* Exercise task:
Extract from the entries below, exactly as given, only the lines from the line containing "Turn this picture" to the line containing "down along +Y.", both lines included.

* Source material:
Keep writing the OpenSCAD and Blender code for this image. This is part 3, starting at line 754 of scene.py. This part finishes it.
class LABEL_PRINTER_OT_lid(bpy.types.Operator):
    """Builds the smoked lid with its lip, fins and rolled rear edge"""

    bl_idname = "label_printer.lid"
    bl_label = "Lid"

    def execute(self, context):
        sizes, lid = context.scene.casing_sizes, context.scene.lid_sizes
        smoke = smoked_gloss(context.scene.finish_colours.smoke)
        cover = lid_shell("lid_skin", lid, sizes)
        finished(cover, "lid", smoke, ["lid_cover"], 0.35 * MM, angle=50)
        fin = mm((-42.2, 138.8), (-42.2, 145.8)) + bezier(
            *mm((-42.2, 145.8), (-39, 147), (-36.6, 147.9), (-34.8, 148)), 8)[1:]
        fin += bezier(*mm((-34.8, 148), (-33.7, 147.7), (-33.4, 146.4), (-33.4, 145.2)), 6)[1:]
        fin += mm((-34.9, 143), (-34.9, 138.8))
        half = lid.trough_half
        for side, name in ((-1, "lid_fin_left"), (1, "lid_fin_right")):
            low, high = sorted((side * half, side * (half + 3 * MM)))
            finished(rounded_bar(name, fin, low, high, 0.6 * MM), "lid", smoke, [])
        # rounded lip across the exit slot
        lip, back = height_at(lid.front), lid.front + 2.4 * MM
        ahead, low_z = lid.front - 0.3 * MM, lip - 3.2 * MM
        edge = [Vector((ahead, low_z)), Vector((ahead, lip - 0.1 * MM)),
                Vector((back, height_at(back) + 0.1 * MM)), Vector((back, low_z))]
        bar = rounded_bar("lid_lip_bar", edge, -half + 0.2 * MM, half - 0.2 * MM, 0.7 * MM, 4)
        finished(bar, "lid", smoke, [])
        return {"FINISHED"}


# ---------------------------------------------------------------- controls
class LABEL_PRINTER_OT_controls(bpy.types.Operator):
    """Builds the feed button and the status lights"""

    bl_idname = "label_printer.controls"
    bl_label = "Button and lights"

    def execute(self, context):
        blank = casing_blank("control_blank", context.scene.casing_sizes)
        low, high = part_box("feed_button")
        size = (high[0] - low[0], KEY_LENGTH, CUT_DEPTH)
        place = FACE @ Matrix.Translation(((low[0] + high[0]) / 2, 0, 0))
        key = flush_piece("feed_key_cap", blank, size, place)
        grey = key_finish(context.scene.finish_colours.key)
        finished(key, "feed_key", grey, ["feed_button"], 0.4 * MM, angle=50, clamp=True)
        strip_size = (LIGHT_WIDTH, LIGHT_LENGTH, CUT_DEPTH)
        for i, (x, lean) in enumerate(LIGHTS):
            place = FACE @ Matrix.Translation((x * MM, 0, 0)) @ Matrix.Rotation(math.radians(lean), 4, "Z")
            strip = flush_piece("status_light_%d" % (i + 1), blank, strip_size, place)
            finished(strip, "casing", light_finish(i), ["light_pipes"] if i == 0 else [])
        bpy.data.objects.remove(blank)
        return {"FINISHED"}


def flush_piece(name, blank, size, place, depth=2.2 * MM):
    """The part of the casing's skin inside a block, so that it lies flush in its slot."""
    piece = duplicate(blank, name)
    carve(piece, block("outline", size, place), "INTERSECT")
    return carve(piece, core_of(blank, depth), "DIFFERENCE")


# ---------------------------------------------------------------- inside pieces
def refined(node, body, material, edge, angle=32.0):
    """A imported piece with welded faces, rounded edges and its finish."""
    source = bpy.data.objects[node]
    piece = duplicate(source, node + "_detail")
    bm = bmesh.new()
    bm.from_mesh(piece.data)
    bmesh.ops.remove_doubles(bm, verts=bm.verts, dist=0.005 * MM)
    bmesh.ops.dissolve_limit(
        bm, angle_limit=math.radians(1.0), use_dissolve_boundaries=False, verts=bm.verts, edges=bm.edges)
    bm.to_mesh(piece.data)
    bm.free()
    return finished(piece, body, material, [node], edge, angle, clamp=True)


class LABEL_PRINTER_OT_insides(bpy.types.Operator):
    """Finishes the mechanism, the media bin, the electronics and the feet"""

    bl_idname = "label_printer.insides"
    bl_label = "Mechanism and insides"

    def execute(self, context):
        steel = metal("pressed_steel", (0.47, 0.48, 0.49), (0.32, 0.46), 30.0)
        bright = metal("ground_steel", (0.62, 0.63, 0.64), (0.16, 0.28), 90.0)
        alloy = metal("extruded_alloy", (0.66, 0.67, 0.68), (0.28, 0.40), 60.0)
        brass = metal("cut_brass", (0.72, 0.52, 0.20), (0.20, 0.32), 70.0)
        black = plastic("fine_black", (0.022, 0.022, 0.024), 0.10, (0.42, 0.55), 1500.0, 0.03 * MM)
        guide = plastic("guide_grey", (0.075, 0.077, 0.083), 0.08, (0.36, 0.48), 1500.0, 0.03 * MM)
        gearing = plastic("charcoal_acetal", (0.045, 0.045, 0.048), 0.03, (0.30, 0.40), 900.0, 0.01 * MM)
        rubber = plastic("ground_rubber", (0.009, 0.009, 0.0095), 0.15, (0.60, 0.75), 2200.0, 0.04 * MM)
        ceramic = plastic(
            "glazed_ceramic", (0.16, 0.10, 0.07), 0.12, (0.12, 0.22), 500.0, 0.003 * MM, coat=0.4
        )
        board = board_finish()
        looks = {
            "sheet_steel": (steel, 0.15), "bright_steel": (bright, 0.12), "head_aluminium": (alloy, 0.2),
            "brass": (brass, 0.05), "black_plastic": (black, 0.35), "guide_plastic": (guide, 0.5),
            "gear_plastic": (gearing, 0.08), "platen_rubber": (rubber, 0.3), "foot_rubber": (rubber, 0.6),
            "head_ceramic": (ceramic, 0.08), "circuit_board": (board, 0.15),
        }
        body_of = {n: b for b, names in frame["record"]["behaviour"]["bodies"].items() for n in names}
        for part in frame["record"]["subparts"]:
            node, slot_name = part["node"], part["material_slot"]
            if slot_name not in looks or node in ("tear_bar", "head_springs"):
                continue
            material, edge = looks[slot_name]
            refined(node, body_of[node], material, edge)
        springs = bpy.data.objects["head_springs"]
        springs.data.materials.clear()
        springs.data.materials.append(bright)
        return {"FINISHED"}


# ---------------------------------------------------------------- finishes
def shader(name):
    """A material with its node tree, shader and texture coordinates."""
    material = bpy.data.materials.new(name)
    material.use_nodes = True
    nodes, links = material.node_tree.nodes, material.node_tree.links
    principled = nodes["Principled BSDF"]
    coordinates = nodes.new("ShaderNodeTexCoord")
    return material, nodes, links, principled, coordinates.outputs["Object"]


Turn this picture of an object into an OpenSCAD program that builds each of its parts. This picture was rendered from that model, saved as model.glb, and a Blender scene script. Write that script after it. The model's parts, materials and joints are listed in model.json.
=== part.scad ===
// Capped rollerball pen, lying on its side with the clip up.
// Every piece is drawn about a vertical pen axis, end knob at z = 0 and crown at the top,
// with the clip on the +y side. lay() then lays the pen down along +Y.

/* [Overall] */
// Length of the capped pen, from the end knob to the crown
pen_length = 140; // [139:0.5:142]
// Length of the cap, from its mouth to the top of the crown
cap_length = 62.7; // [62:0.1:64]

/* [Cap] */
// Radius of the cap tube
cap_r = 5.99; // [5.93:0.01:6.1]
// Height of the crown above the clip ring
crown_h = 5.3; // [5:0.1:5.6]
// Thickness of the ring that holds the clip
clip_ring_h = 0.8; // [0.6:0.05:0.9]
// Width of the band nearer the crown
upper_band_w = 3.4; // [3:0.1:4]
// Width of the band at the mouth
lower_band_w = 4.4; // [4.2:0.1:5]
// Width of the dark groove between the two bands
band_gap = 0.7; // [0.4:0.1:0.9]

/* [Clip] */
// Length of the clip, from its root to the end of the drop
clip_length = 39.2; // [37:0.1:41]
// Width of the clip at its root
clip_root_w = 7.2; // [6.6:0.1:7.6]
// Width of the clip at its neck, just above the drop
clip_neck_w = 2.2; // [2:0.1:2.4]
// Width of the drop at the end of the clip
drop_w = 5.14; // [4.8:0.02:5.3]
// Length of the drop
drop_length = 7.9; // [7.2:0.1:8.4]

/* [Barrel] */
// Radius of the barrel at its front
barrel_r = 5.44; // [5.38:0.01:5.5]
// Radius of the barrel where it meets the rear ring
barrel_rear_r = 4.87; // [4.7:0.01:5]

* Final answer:
Turn this picture of an object into an OpenSCAD program that builds each of its parts. This picture was rendered from that model, saved as model.glb, and a Blender scene script. Write that script after it. The model's parts, materials and joints are listed in model.json.
=== part.scad ===
// Capped rollerball pen, lying on its side with the clip up.
// Every piece is drawn about a vertical pen axis, end knob at z = 0 and crown at the top,
// with the clip on the +y side. lay() then lays the pen down along +Y.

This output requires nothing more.